** BEGIN **
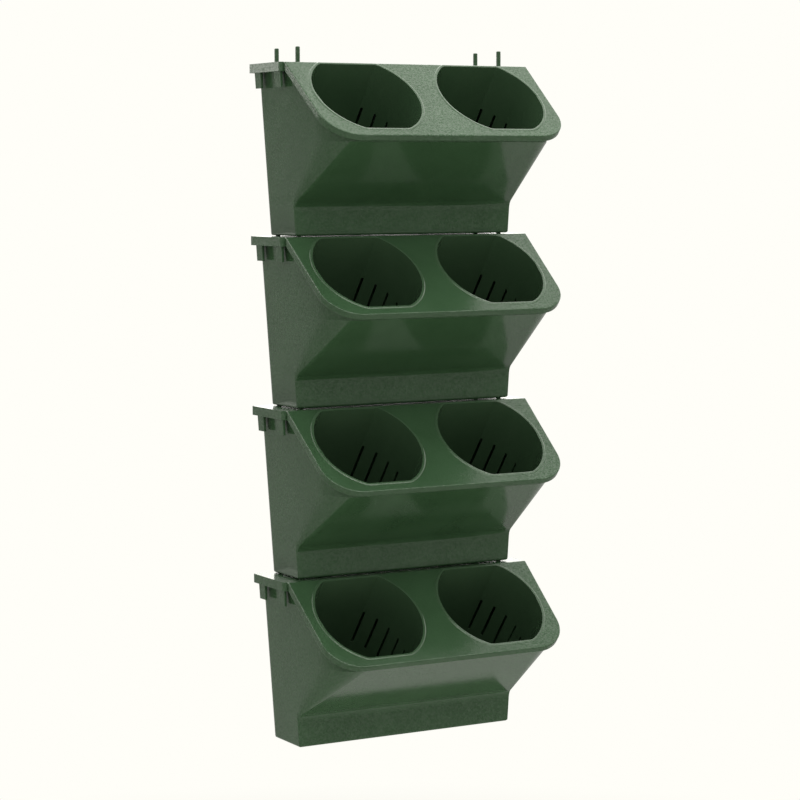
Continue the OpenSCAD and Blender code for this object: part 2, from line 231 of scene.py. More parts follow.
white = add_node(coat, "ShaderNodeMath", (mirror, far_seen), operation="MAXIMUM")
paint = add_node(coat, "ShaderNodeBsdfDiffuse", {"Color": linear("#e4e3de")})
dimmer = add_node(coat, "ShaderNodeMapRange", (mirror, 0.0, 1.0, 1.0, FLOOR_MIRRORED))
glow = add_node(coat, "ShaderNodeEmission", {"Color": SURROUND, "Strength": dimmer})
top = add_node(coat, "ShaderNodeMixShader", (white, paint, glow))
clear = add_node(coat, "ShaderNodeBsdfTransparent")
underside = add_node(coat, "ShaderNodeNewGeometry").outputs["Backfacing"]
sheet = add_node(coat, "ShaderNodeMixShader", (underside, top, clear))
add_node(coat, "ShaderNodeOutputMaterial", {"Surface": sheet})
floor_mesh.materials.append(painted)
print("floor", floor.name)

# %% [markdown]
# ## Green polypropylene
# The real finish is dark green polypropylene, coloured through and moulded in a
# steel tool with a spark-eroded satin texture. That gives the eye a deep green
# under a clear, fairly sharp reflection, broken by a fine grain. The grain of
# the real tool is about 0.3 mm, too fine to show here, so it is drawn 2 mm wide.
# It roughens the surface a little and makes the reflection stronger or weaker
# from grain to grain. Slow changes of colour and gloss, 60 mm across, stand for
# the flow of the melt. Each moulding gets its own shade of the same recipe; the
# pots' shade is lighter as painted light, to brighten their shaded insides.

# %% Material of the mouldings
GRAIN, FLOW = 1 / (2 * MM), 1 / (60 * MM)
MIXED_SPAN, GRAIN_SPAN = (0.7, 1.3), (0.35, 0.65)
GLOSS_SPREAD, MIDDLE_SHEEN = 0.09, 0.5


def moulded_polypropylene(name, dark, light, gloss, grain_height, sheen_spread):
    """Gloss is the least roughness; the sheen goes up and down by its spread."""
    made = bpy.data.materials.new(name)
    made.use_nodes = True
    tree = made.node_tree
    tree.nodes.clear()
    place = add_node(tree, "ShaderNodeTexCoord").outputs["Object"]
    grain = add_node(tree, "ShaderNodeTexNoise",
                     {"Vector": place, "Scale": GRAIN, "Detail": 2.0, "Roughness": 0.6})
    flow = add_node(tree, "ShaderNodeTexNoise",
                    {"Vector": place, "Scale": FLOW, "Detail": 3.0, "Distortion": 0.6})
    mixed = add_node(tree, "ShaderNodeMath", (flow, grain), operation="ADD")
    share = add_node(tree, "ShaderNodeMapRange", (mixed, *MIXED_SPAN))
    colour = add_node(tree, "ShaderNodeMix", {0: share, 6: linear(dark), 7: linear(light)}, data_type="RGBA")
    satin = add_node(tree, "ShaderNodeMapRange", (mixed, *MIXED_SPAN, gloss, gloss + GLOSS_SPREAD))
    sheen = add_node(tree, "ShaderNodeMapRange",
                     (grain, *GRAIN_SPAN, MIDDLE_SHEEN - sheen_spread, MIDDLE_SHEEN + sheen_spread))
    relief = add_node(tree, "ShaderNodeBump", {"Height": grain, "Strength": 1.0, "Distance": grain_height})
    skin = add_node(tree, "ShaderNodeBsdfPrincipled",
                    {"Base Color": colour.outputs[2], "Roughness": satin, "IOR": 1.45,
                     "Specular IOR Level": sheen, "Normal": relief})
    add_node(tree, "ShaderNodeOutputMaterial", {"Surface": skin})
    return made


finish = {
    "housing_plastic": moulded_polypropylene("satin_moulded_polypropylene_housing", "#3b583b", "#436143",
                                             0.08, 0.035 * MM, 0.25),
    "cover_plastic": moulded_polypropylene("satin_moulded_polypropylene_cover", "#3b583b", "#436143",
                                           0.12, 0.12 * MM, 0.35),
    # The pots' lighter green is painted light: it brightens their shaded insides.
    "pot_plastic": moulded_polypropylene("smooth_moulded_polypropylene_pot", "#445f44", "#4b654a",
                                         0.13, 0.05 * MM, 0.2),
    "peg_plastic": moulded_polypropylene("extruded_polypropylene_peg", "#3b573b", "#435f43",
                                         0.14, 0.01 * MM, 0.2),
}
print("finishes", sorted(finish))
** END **
** BEGIN **
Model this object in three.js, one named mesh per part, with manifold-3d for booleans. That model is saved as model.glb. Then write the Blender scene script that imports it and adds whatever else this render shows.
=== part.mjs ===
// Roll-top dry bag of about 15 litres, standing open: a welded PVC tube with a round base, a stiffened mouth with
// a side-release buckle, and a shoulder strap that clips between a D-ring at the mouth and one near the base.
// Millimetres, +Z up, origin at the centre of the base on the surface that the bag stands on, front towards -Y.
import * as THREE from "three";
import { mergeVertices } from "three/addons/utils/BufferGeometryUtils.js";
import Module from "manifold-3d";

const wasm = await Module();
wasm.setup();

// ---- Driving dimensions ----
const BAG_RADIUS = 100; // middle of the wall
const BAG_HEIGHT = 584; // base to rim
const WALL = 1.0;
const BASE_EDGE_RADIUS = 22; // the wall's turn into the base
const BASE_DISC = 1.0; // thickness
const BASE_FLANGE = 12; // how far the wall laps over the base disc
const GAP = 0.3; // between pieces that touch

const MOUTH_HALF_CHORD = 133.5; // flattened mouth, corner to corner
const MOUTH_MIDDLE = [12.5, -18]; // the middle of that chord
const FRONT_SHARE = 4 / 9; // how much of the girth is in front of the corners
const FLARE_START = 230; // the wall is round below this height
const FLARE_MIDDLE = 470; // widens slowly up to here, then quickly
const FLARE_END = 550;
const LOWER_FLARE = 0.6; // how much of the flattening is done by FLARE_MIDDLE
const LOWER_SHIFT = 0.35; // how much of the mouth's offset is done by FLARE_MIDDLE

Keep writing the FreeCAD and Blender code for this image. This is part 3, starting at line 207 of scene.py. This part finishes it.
** END **
- **Exercise task**: Working from the listing above, pick out every line that has "scene" and copy it.

- **Output for this exercise**:
Continue the OpenSCAD and Blender code for this object: part 2, from line 231 of scene.py. More parts follow.
Model this object in three.js, one named mesh per part, with manifold-3d for booleans. That model is saved as model.glb. Then write the Blender scene script that imports it and adds whatever else this render shows.
Keep writing the FreeCAD and Blender code for this image. This is part 3, starting at line 207 of scene.py. This part finishes it.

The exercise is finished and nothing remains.